═════ DATA FOR THIS EXERCISE

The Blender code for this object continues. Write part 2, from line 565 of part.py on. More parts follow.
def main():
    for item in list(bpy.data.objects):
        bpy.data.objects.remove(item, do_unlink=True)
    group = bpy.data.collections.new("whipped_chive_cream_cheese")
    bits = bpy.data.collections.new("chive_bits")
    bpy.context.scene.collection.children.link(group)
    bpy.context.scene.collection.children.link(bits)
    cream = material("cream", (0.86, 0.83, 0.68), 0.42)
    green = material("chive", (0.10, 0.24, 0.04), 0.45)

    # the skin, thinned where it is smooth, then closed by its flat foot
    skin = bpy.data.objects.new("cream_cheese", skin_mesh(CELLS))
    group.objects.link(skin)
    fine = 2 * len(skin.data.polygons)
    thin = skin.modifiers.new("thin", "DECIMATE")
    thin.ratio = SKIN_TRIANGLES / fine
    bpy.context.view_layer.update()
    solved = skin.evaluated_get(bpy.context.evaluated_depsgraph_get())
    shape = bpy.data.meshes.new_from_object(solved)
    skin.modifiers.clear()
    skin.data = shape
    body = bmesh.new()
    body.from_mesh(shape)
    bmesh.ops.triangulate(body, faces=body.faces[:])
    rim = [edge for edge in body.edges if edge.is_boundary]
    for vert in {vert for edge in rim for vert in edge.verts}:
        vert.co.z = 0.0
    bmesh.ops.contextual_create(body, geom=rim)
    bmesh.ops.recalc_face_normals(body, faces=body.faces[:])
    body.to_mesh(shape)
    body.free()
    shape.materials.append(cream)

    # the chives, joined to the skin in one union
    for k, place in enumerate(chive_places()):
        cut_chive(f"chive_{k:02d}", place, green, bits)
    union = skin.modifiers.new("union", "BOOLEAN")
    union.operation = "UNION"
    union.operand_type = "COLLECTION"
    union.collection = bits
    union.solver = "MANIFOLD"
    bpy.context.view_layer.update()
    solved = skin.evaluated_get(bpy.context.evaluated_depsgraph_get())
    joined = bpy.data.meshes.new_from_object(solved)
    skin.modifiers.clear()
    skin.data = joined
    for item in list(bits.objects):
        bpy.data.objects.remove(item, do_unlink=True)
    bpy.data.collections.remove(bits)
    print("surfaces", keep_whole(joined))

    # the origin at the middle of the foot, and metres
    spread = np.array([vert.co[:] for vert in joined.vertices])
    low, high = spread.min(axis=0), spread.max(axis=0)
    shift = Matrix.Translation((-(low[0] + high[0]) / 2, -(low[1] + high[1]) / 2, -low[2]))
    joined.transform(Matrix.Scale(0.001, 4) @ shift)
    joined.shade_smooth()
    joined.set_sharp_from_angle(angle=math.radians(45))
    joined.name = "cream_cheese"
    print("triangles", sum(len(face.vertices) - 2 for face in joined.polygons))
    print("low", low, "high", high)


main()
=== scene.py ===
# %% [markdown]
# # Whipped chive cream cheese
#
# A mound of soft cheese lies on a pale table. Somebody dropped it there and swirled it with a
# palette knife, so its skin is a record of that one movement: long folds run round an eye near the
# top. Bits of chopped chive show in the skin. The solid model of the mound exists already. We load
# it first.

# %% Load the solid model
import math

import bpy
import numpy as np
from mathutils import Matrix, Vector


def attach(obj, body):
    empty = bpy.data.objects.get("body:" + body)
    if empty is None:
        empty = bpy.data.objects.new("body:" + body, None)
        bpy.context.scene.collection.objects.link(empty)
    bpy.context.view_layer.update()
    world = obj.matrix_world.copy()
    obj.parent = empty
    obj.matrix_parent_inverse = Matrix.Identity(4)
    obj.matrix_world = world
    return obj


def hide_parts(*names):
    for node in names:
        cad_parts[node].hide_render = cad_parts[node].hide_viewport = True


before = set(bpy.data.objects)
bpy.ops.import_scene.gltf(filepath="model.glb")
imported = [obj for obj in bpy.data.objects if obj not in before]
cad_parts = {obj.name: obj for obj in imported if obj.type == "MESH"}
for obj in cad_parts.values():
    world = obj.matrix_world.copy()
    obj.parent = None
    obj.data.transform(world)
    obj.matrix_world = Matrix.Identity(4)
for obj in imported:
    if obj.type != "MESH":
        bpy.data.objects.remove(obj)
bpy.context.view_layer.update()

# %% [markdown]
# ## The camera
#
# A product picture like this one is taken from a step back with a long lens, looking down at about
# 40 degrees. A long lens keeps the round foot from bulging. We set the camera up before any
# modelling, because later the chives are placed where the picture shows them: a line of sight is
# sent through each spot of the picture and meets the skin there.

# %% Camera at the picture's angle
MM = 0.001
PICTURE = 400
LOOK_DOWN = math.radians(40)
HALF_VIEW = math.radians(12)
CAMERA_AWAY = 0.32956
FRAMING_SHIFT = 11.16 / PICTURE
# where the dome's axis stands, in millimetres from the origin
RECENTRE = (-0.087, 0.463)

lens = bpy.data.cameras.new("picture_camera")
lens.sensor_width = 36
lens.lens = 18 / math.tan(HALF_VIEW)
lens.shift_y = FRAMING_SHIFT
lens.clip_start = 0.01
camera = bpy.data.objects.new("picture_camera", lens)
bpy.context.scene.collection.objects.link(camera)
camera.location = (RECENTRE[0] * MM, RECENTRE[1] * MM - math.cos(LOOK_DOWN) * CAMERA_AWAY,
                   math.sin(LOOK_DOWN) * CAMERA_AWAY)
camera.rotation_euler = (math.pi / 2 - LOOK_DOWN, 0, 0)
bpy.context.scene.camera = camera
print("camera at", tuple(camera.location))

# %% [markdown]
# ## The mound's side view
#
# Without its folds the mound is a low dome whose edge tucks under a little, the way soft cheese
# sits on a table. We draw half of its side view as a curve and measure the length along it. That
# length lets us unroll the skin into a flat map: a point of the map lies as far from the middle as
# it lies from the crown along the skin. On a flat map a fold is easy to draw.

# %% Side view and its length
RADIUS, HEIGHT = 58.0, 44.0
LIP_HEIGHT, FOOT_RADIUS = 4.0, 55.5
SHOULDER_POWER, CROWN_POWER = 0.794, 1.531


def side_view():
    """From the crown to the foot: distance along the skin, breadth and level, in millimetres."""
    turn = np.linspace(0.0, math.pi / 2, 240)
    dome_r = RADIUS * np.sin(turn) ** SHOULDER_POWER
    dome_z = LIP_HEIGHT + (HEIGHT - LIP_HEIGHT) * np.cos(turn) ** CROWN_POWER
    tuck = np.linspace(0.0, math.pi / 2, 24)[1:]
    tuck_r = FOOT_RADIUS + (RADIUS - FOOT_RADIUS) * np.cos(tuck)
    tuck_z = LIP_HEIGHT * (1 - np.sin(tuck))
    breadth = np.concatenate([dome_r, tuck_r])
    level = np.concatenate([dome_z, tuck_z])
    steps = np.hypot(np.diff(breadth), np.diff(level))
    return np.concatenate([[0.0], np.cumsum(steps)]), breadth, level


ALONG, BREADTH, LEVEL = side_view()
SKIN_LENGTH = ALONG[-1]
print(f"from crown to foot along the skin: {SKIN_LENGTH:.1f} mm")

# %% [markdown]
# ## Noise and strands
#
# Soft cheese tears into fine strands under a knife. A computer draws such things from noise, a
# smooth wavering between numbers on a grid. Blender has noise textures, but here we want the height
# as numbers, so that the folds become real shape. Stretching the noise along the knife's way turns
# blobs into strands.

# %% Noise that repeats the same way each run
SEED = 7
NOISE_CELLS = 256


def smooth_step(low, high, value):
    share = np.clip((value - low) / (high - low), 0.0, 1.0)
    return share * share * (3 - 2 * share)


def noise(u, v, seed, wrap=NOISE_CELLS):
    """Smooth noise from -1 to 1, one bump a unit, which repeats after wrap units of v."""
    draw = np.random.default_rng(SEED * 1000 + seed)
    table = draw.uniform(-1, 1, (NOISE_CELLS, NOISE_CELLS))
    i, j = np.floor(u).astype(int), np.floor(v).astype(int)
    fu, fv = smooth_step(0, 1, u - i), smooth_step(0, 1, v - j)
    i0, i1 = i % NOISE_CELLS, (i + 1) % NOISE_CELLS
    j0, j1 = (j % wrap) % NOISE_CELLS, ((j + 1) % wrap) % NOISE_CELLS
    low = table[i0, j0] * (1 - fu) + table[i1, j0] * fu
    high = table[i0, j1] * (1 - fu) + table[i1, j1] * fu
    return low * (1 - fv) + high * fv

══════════
═════ DATA FOR THIS EXERCISE

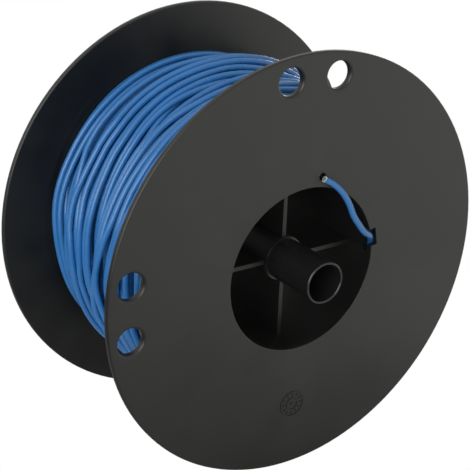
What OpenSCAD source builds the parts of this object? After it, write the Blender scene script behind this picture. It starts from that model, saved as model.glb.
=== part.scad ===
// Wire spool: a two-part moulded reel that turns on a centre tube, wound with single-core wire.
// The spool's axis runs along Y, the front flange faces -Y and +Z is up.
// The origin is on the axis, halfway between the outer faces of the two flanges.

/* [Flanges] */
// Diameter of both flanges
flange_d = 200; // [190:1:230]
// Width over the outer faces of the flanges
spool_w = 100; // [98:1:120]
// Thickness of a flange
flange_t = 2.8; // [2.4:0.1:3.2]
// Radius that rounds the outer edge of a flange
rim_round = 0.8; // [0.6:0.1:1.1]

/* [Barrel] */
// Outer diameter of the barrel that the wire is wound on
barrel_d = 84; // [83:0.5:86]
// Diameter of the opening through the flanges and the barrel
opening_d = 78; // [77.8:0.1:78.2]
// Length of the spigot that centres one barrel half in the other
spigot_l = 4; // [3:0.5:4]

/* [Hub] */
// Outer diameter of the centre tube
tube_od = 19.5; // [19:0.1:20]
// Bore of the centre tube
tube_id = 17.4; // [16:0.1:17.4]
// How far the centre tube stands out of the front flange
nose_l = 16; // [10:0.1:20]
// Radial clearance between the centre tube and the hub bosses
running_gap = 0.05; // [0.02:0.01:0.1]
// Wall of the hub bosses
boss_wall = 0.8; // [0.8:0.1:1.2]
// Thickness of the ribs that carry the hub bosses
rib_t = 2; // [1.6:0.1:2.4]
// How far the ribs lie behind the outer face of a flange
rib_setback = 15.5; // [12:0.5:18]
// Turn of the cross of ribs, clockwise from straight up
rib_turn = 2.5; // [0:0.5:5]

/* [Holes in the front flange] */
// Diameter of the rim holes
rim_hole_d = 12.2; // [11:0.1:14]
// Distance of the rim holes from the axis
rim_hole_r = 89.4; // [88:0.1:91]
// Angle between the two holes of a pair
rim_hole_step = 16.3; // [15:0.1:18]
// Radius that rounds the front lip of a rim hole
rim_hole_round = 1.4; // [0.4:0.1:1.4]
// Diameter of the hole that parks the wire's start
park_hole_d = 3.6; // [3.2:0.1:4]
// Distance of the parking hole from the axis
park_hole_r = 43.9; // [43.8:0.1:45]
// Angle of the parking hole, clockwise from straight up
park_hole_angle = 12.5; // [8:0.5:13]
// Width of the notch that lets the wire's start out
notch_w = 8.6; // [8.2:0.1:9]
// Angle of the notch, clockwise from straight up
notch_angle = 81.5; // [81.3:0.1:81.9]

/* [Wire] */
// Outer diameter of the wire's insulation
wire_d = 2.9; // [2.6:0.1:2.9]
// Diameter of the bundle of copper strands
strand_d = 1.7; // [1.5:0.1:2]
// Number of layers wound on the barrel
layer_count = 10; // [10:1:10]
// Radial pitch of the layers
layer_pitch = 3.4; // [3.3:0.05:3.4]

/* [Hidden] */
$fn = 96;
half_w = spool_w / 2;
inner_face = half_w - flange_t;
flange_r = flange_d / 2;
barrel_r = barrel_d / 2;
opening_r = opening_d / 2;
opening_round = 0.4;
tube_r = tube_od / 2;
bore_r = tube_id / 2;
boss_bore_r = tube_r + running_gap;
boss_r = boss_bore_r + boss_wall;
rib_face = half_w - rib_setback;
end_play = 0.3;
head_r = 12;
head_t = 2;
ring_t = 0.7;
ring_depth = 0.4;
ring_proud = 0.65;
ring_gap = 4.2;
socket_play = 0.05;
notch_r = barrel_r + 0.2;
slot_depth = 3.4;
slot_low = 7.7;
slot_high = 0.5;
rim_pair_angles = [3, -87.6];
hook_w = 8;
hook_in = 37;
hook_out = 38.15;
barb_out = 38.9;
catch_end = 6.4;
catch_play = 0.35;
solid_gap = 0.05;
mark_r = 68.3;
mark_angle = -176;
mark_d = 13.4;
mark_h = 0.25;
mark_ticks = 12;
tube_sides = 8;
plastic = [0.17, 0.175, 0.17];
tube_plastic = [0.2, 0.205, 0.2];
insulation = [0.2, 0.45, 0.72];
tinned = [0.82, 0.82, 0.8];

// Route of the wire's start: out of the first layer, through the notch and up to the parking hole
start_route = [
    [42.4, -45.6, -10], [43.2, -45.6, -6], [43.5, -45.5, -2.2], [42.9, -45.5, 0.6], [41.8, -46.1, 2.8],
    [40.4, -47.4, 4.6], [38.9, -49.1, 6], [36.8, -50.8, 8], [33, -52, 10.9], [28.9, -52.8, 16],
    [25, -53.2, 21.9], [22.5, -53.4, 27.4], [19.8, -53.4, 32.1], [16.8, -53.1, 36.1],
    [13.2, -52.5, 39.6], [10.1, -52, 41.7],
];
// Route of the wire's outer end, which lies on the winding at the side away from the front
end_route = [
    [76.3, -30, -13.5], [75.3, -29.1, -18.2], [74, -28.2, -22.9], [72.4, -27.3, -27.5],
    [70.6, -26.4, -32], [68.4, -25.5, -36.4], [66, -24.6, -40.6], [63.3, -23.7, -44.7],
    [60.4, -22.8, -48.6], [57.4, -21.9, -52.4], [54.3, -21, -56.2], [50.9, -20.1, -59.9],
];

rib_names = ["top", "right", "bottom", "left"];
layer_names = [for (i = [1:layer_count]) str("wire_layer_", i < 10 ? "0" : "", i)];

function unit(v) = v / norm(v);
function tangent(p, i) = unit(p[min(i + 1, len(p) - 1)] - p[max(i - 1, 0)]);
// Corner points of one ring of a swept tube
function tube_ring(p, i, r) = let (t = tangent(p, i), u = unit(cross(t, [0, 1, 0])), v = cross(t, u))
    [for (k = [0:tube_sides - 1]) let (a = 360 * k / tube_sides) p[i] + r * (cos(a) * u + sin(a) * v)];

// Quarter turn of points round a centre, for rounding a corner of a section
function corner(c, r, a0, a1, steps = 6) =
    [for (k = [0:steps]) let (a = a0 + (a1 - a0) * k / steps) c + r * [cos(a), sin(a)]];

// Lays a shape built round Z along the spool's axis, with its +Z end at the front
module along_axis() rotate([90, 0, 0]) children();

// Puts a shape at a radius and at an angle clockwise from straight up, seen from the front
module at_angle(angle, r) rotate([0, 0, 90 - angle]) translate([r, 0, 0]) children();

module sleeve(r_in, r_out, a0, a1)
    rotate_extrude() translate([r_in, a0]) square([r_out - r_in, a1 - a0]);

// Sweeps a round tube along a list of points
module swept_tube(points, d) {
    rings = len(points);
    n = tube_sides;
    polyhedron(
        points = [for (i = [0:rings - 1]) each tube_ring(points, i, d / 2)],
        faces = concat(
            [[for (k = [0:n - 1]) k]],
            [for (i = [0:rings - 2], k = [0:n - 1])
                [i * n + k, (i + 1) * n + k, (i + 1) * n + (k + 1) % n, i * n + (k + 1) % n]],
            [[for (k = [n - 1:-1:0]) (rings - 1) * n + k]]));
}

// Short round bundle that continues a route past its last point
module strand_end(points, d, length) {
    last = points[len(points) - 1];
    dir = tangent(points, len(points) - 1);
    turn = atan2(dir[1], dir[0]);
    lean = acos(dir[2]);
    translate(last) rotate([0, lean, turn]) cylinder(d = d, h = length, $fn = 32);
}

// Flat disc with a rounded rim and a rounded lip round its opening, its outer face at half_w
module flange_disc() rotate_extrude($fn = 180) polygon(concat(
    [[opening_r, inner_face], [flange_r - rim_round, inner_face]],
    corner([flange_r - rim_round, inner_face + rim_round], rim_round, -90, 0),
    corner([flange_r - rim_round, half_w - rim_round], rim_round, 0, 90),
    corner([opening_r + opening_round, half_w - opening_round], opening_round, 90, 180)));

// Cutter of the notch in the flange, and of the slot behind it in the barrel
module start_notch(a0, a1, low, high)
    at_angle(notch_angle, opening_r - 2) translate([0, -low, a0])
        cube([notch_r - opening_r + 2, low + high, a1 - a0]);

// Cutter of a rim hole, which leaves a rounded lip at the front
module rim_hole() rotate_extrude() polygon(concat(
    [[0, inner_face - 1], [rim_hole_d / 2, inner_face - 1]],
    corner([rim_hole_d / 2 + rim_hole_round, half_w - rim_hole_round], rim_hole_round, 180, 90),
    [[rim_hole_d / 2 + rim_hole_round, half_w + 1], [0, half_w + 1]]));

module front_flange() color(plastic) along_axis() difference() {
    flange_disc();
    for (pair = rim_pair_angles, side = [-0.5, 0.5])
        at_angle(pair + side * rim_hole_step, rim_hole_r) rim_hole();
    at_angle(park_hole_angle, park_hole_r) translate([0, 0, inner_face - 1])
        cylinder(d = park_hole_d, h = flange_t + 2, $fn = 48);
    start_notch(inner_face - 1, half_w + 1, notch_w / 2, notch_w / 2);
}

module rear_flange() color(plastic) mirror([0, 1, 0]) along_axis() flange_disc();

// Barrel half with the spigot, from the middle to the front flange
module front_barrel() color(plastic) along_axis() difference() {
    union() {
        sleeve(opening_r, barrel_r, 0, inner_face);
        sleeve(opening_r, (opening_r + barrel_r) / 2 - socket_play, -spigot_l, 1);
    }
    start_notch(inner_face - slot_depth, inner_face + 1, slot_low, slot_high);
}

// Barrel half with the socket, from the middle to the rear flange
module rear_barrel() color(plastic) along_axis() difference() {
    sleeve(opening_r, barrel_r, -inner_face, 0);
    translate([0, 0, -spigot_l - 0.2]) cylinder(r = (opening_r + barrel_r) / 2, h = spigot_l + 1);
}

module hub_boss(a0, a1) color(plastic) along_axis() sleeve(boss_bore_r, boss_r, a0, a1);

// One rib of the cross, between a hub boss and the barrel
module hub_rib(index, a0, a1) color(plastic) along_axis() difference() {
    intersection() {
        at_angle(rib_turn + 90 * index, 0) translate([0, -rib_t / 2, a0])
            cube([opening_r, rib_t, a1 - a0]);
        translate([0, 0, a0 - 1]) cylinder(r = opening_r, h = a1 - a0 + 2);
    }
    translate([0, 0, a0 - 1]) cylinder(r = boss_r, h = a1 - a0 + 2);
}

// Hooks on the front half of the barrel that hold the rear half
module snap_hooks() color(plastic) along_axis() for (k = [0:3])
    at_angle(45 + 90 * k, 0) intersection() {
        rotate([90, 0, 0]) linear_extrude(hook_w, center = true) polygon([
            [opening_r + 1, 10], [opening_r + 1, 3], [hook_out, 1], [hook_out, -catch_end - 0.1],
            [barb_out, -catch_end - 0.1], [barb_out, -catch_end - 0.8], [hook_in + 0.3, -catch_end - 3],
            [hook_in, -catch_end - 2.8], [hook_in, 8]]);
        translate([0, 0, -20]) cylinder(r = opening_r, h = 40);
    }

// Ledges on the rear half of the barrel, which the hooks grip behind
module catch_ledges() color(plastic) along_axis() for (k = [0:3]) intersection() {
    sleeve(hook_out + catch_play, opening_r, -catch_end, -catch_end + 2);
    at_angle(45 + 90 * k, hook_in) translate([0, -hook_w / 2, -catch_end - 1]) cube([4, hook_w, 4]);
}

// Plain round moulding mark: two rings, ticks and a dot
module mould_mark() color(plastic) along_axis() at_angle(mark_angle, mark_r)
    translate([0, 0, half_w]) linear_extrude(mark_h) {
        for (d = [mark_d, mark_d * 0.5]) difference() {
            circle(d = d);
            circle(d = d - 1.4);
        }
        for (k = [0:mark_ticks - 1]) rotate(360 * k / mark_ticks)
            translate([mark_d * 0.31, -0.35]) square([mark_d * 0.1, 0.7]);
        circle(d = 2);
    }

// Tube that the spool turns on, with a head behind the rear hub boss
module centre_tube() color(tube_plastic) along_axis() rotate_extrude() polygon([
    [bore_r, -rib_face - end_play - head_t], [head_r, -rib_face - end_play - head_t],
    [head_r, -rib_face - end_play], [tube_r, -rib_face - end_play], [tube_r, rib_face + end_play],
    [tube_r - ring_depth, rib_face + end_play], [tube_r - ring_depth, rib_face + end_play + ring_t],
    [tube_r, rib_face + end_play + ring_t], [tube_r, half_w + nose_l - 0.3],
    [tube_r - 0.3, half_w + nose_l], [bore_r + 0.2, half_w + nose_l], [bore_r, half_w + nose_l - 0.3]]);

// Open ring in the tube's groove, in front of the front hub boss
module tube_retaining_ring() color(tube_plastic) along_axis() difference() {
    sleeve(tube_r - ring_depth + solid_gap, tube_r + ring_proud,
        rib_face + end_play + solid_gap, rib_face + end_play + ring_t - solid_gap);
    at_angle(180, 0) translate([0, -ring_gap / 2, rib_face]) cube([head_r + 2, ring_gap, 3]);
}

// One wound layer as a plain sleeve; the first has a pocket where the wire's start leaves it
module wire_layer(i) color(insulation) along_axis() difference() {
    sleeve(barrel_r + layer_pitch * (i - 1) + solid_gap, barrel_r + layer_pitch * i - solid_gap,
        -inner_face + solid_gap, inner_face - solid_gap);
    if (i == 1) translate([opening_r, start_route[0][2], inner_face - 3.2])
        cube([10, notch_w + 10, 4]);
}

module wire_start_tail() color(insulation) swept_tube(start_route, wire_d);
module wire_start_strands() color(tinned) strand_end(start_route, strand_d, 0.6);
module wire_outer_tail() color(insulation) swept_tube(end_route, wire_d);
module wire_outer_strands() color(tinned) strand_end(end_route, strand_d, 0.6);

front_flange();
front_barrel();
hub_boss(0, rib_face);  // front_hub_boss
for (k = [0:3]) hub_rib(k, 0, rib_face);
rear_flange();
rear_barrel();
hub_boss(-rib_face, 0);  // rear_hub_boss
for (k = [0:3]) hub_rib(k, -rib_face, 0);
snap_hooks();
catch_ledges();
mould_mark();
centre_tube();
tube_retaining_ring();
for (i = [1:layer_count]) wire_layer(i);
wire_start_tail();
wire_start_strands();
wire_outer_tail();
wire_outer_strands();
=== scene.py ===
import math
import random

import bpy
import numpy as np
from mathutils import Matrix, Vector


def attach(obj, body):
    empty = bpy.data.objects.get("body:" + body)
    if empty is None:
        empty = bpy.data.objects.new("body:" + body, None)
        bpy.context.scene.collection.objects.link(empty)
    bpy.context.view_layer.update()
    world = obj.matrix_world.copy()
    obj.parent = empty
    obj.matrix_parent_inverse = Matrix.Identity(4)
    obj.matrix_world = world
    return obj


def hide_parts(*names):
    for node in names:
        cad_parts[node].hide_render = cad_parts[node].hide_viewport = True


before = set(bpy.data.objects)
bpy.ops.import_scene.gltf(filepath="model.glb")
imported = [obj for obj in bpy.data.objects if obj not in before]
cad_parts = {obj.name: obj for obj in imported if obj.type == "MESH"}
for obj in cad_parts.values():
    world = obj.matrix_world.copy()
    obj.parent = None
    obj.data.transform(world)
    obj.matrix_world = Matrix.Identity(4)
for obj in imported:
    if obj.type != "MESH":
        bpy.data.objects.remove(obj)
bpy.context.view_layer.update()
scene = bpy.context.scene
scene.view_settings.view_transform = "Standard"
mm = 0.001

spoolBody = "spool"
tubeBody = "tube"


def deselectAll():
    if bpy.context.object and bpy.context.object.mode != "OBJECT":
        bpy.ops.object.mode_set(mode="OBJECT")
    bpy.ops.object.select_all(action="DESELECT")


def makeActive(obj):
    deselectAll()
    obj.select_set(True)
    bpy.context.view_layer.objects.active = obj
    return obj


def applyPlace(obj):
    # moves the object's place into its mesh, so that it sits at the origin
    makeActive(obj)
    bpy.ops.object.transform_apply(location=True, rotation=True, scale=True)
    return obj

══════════

### GIVEN REQUEST
Return, unchanged, the run of lines above that opens with the line containing "The Blender code" and closes with the line containing "0.24, 0.04), 0.45)". Include both.

### THE RESPONSE
The Blender code for this object continues. Write part 2, from line 565 of part.py on. More parts follow.
def main():
    for item in list(bpy.data.objects):
        bpy.data.objects.remove(item, do_unlink=True)
    group = bpy.data.collections.new("whipped_chive_cream_cheese")
    bits = bpy.data.collections.new("chive_bits")
    bpy.context.scene.collection.children.link(group)
    bpy.context.scene.collection.children.link(bits)
    cream = material("cream", (0.86, 0.83, 0.68), 0.42)
    green = material("chive", (0.10, 0.24, 0.04), 0.45)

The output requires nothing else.